Todavia, e como Vila-Matas também refere naquele texto, a versão digital dos seres humanos que frequentam e usam as redes sociais é paradoxalmente pior e “mais desonesta” do que a sua face real. Assim, e em vez de usarem aquelas redes para fins benéficos e úteis, muitos utilizadores têm preferido recorrer a estas ferramentas para, tantas vezes ocultos pelo anonimato, promoverem a desinformação, o ódio e a desagregação social.
Abundam nas redes, deste modo, a mentira, a manipulação e as notícias falsas, as quais não parecem ter outros objetivos que não a propagação da confusão e da desconfiança, e a destruição dos valores éticos que partilhamos enquanto comunidade. Este expediente não constitui também uma novidade: Joseph Goebbels, o ministro da propaganda da Alemanha nazi, fixou para a posteridade a frase segundo a qual uma mentira mil vezes repetida acaba por ser confundida com a verdade.

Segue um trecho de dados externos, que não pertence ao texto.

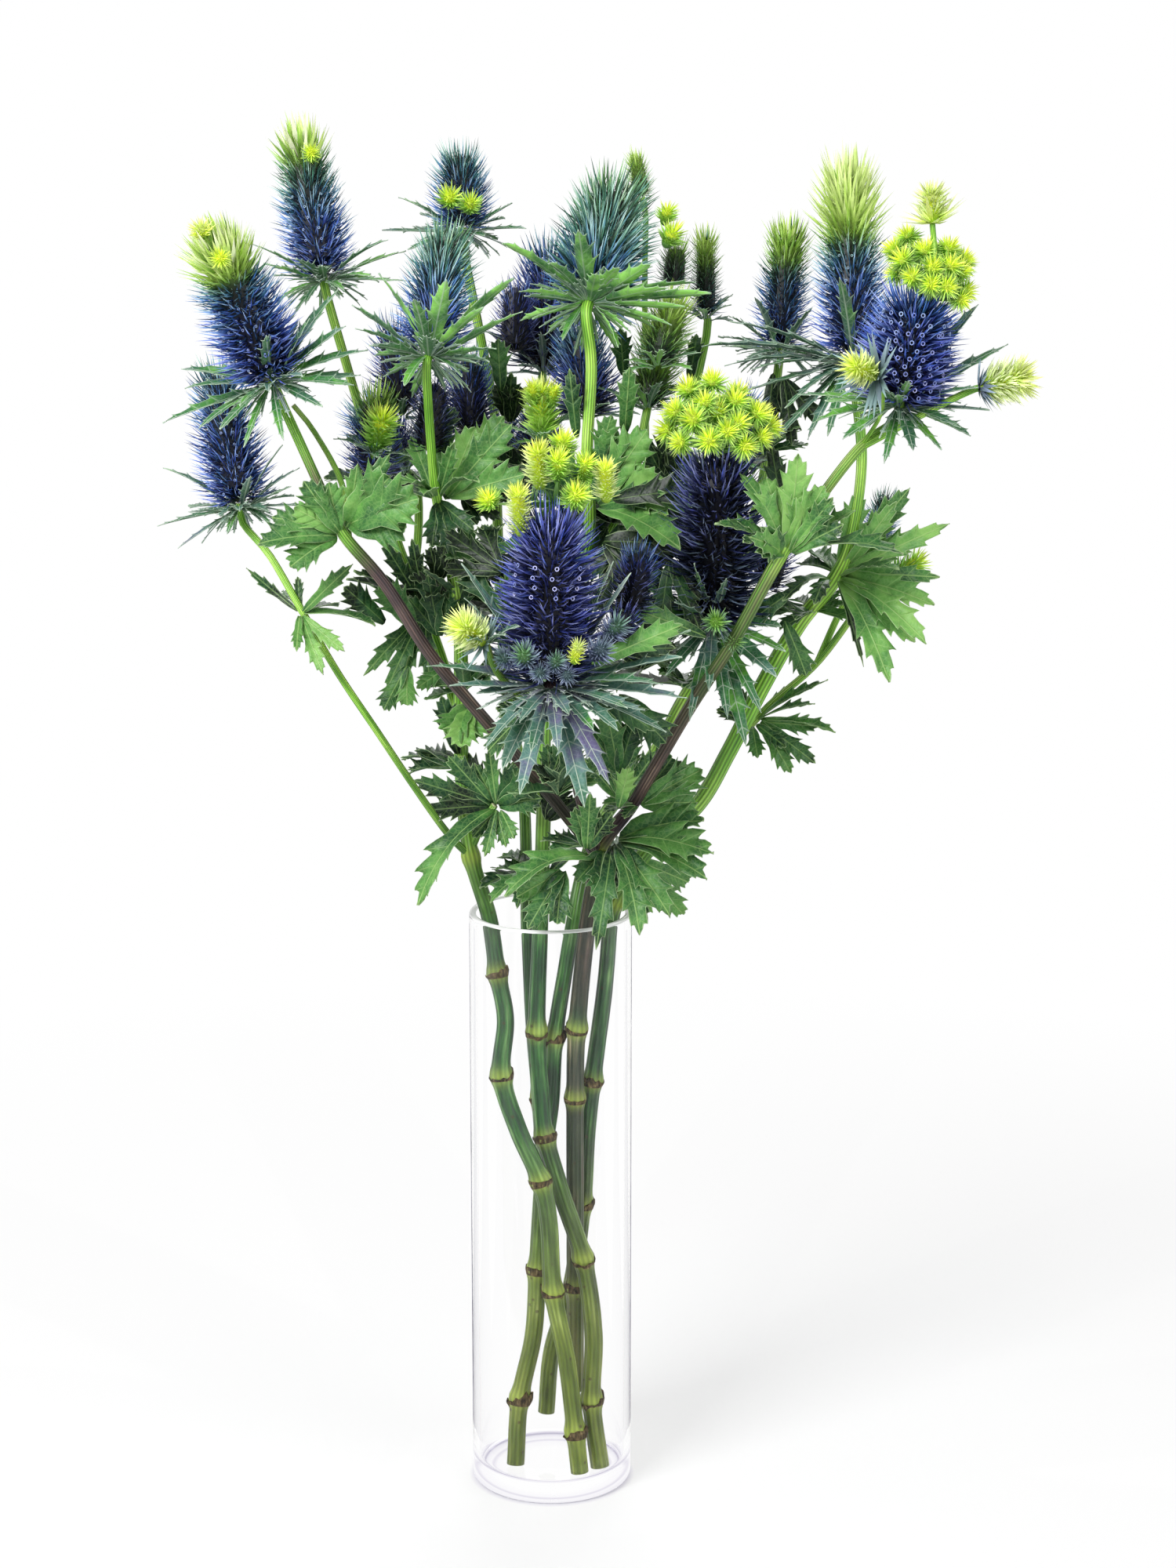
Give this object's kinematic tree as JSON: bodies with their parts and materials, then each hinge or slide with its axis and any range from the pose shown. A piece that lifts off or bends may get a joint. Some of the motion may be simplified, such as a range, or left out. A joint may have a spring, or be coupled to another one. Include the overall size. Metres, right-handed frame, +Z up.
{
  "type": "sea holly flower heads in a glass vase",
  "caption": "Cut, branching sea holly stems with spiny blue flower heads, bract collars and toothed leaves, standing in a clear glass cylinder vase.",
  "frame": {"origin": "middle of the vase's flat foot, on the surface it stands on", "axes": "+Z up along the vase; +X to the right and +Y to the back of the arrangement as it faces the viewer"},
  "size_m": [0.4114, 0.2825, 0.669],
  "materials": {
    "vase_glass": "clear blown glass, thick polished foot",
    "stem": "satin, ridged lengthwise, green with purple flushes",
    "florets": "matt, fine stiff spines, violet blue to blue green",
    "young_florets": "matt, fine soft spines, lime yellow",
    "bract": "satin, blue green with pale veins and spines",
    "leaf": "satin, mid green with pale veins and a spiny edge"
  },
  "bodies": {
    "root": {"bracts_back_left": "bract", "bracts_back_right": "bract", "bracts_front_centre": "bract", "bracts_front_left": "bract", "bracts_front_right": "bract", "bracts_leaning_left": "bract", "bracts_low_centre": "bract", "bracts_low_left": "bract", "bracts_tall_left": "bract", "bracts_tall_right": "bract", "bracts_top_centre": "bract", "bud_far_right": "young_florets", "bud_front_left": "young_florets", "bud_front_right": "young_florets", "bud_inner_left": "young_florets", "bud_low_right": "young_florets", "bud_pale_right": "young_florets", "bud_slim_centre": "young_florets", "crown_centre": "young_florets", "crown_front": "young_florets", "crown_right": "young_florets", "glass_vase": "vase_glass", "head_back_centre": "florets", "head_back_left": "florets", "head_back_right": "florets", "head_blue_centre": "florets", "head_front_centre": "florets", "head_front_left": "florets", "head_front_right": "florets", "head_green_centre": "florets", "head_inner_left": "florets", "head_leaning_left": "florets", "head_low_centre": "florets", "head_low_left": "florets", "head_low_right": "florets", "head_slim_back": "florets", "head_small_top": "florets", "head_tall_left": "florets", "head_tall_right": "florets", "head_top_centre": "florets", "leaves_back_right": "leaf", "leaves_centre": "leaf", "leaves_dark": "leaf", "leaves_fork": "leaf", "leaves_front_left": "leaf", "leaves_front_right": "leaf", "leaves_inner_left": "leaf", "leaves_low_left": "leaf", "leaves_right": "leaf", "leaves_rim": "leaf", "stem_back": "stem", "stem_centre": "stem", "stem_left": "stem", "stem_purple": "stem", "stem_right": "stem", "stem_thin": "stem"}
  },
  "joints": []
}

Parecendo evidente, para qualquer pessoa dotada de honestidade intelectual e bom senso, que a denúncia (ou a condenação em tribunal) das notícias falsas, da manipulação e da pura mentira jamais conseguem reparar os danos causados aos indivíduos visados e à comunidade, é, ainda assim, necessário que não desistamos de lutar pela verdade e pela lisura. Mas existem riscos óbvios: torcendo a moral subjacente à arquetípica história de Esopo, é possível que, um dia destes, também já ninguém se incomode com o lobo que está a atacar o rebanho.